Ensure that you have covered all of your bases

Most businesses are aware of the need to insure their company assets, such as buildings, goods, and cars, against calamities such as fire, theft, or damage. This helps compensate for any revenue loss if you are unable to trade due to an unforeseeable occurrence. It also covers you if you are unable to enter your premises owing to damage to neighbouring properties. 

Insuring your business

Businesses can choose from a variety of insurance options to protect themselves from these threats. Below are just a few forms of insurance that a company should put in place: 

  1. Property insurance: Property insurance financially helps business owners in the event of damage or theft.

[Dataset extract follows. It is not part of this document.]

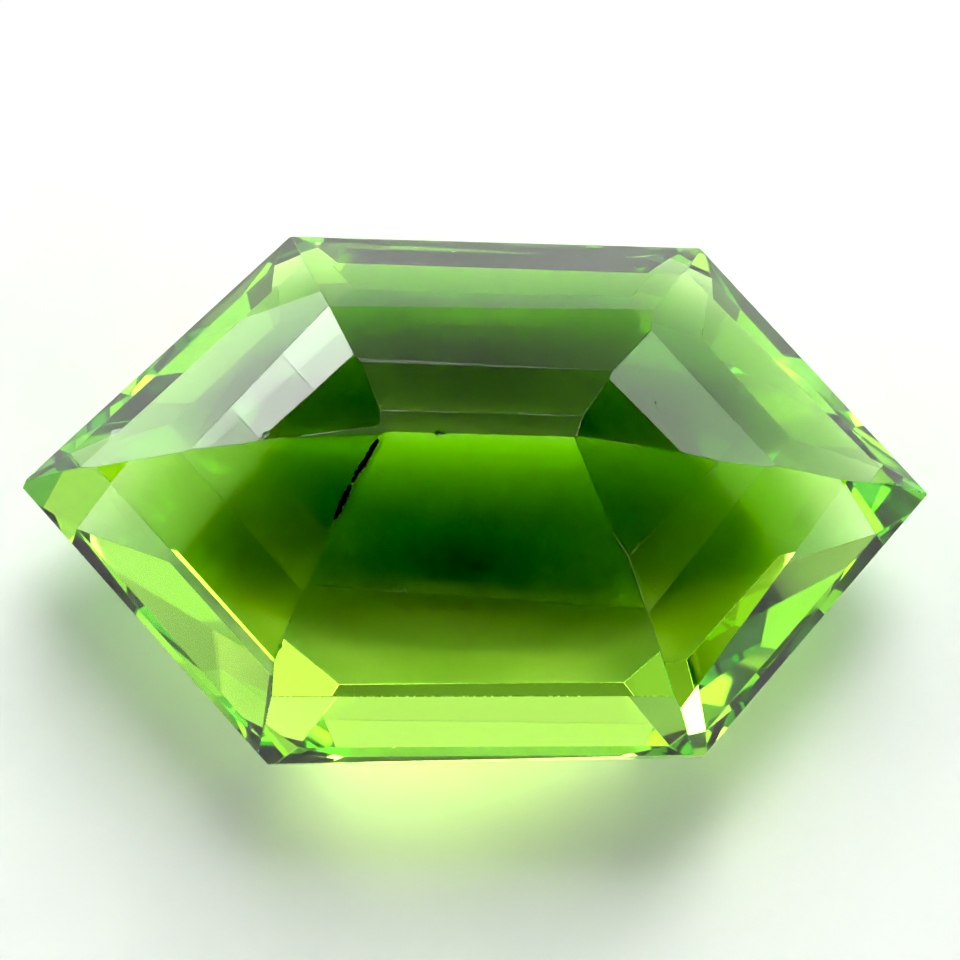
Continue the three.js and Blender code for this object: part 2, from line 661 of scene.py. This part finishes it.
def fading_strips():
    """The strips of the fading light, as rows like those of the soft lights."""
    away = Vector((math.cos(FADING_HEADING), math.sin(FADING_HEADING), 0))
    along = Vector((0, 0, 1)).cross(away)
    rows = []
    reached = 0.0
    for index, (width, brightness) in enumerate(FADING_STRIPS):
        faces = FADING_BEGINS + along * (reached + width / 2)
        size = (width - STRIP_GAP, FADING_HEIGHT)
        rows.append((f"low_left_{index + 1}", faces + away * FADING_AWAY, faces, size, brightness))
        reached += width
    return rows


def place_facing(thing, place, faces, front="-Z"):
    """Puts an object at a place, with its front towards a point. Lights and cameras look along -Z."""
    thing.location = place
    thing.rotation_mode = "QUATERNION"
    thing.rotation_quaternion = (faces - place).to_track_quat(front, "Y")


def soft_light(name, place, faces, size, brightness):
    """A rectangular soft light. Its brightness is that of a white floor under one unit of light."""
    data = bpy.data.lights.new(name, "AREA")
    data.shape = "RECTANGLE"
    data.size, data.size_y = (side * MM for side in size)
    data.energy = brightness * math.pi * data.size * data.size_y
    light = bpy.data.objects.new(name, data)
    bpy.context.scene.collection.objects.link(light)
    place_facing(light, Vector(place) * MM, Vector(faces) * MM)
    light.visible_camera = False
    light.visible_glossy = name not in NOT_MIRRORED


def card(name, place, faces, size, grey):
    """An upright matt card. It throws no shadow and only shows in the stone."""
    mesh = bmesh.new()
    bmesh.ops.create_grid(mesh, x_segments=1, y_segments=1, size=0.5)
    bmesh.ops.scale(mesh, vec=(size[0] * MM, size[1] * MM, 1), verts=mesh.verts)
    board = link(name, mesh)
    place_facing(board, Vector(place) * MM, Vector(faces) * MM, front="Z")
    board.visible_camera = board.visible_diffuse = board.visible_shadow = False
    material = bpy.data.materials.new(name)
    make = Nodes(material)
    matt = make.add("BsdfDiffuse", {"Color": (grey, grey, grey, 1)})
    make.add("OutputMaterial", {"Surface": matt.outputs[0]})
    board.data.materials.append(material)


def light_tent(world, brightness):
    """A pale tent all round the stone. Its wide dark opening leans to the front, over the camera."""
    make = Nodes(world)
    way = make.add("SeparateXYZ", {0: make.add("TexCoord").outputs["Generated"]})
    back, up = way.outputs["Y"], way.outputs["Z"]
    lean = make.math("MULTIPLY_ADD", back, -TENT_LEAN, up)
    opening = make.ramp(lean, *OPENING, brightness, 0.0)
    walls = make.math("MULTIPLY", make.ramp(back, *WALLS_TO_BACK), make.ramp(up, *WALLS_UPWARDS))
    # a low band all round, dimmer in front, and dark at the back but for its middle
    sides = make.math("MINIMUM", make.ramp(back, *BAND_FRONT), make.ramp(back, *BAND_BACK))
    sides = make.math("MAXIMUM", sides, make.ramp(back, *BAND_MIDDLE))
    band = make.math("MULTIPLY", make.ramp(up, *BAND_UPWARDS), sides)
    tent = make.math("MULTIPLY", opening, make.math("ADD", walls, band))
    glow = make.add("Background", {"Color": (*TENT_COLOUR, 1), "Strength": tent})
    # seen directly, it is a plain pale background
    seen = make.add("LightPath").outputs["Is Camera Ray"]
    plain = make.add("Background", {"Color": (1, 1, 1, 1), "Strength": BACKGROUND})
    shown = make.add("MixShader", {0: seen, 1: glow.outputs[0], 2: plain.outputs[0]})
    make.add("OutputWorld", {"Surface": shown.outputs[0]})


def add_floor(settings):
    """A round pale floor, a thin film of air below the stone."""
    mesh = bmesh.new()
    bmesh.ops.create_circle(mesh, cap_ends=True, segments=96, radius=settings.floor_radius)
    floor = link("floor", mesh)
    floor.location.z = -settings.floor_gap
    floor.data.materials.append(floor_material(settings.floor_colour))


def add_camera(scene):
    """A camera above the front of the stone."""
    data = bpy.data.cameras.new("camera")
    data.lens = CAMERA_LENS
    data.clip_start, data.clip_end = CAMERA_NEAR, CAMERA_FAR
    camera = bpy.data.objects.new("camera", data)
    scene.collection.objects.link(camera)
    place_facing(camera, CAMERA_AT, CAMERA_LOOKS_AT)
    scene.camera = camera


def set_view(scene):
    """Sets the deep blacks, and enough bounces for light that crosses the stone many times."""
    scene.view_settings.view_transform = "Standard"
    scene.view_settings.use_curve_mapping = True
    scene.view_settings.curve_mapping.black_level = BLACK_LEVEL
    scene.cycles.blur_glossy = 0.0
    scene.cycles.use_light_tree = False
    scene.cycles.max_bounces = 11
    scene.cycles.diffuse_bounces = 3
    scene.cycles.transmission_bounces = 11
    scene.cycles.glossy_bounces = 8


class PERIDOT_OT_stage(Operator):
    """Make the floor, the lights and cards round the stone, and the camera"""

    bl_idname = "peridot.stage"
    bl_label = "Stage"

    def execute(self, context):
        scene = context.scene
        settings = scene.peridot_stage
        add_floor(settings)
        for *light, brightness in (*SOFT_LIGHTS, *fading_strips()):
            soft_light(*light, brightness * settings.light)
        for row in CARDS:
            card(*row)
        scene.world = bpy.data.worlds.new("light_tent")
        light_tent(scene.world, TENT_BRIGHTNESS * settings.light)
        scene.world.cycles.sampling_method = "NONE"
        add_camera(scene)
        set_view(scene)
        return {"FINISHED"}


class PERIDOT_PT_panel(Panel):
    """Sizes and colours of the stone and its stage, and the buttons that make them"""

    bl_idname = "PERIDOT_PT_panel"
    bl_label = "Peridot"
    bl_space_type = "VIEW_3D"
    bl_region_type = "UI"
    bl_category = "Peridot"

    def draw(self, context):
        layout = self.layout
        for group in GROUPS:
            settings = getattr(context.scene, group)
            column = layout.column()
            for name in settings.__annotations__:
                column.prop(settings, name)
        for operator in OPERATORS:
            layout.operator(operator.bl_idname)


GROUPS = {
    "peridot_stone": StoneSettings,
    "peridot_finish": FinishSettings,
    "peridot_stage": StageSettings,
}
OPERATORS = (PERIDOT_OT_stone, PERIDOT_OT_stage)
CLASSES = (*GROUPS.values(), *OPERATORS, PERIDOT_PT_panel)


def register():
    for cls in CLASSES:
        bpy.utils.register_class(cls)
    for name, cls in GROUPS.items():
        setattr(bpy.types.Scene, name, PointerProperty(type=cls))


def unregister():
    for name in GROUPS:
        delattr(bpy.types.Scene, name)
    for cls in reversed(CLASSES):
        bpy.utils.unregister_class(cls)


def main():
    register()
    bpy.ops.peridot.stone()
    bpy.ops.peridot.stage()


if __name__ == "__main__":
    main()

These insurances also offer assistance to those who have been harmed on the property.
  2. Professional liability insurance: On the other hand, professional liability insurance covers professionals such as accountants, attorneys, and physicians from claims brought by their clients for negligence or other reasons.
  3. Workers’ compensation insurance: This is a government-mandated system that provides monetary compensation to workers who are injured or handicapped while on the job.

Product liability insurance: Finally, product liability insurance protects your company from lawsuits alleging bodily injury or property damage as a result of the items it sells. Its primary goal is to pay for legal fees and damages.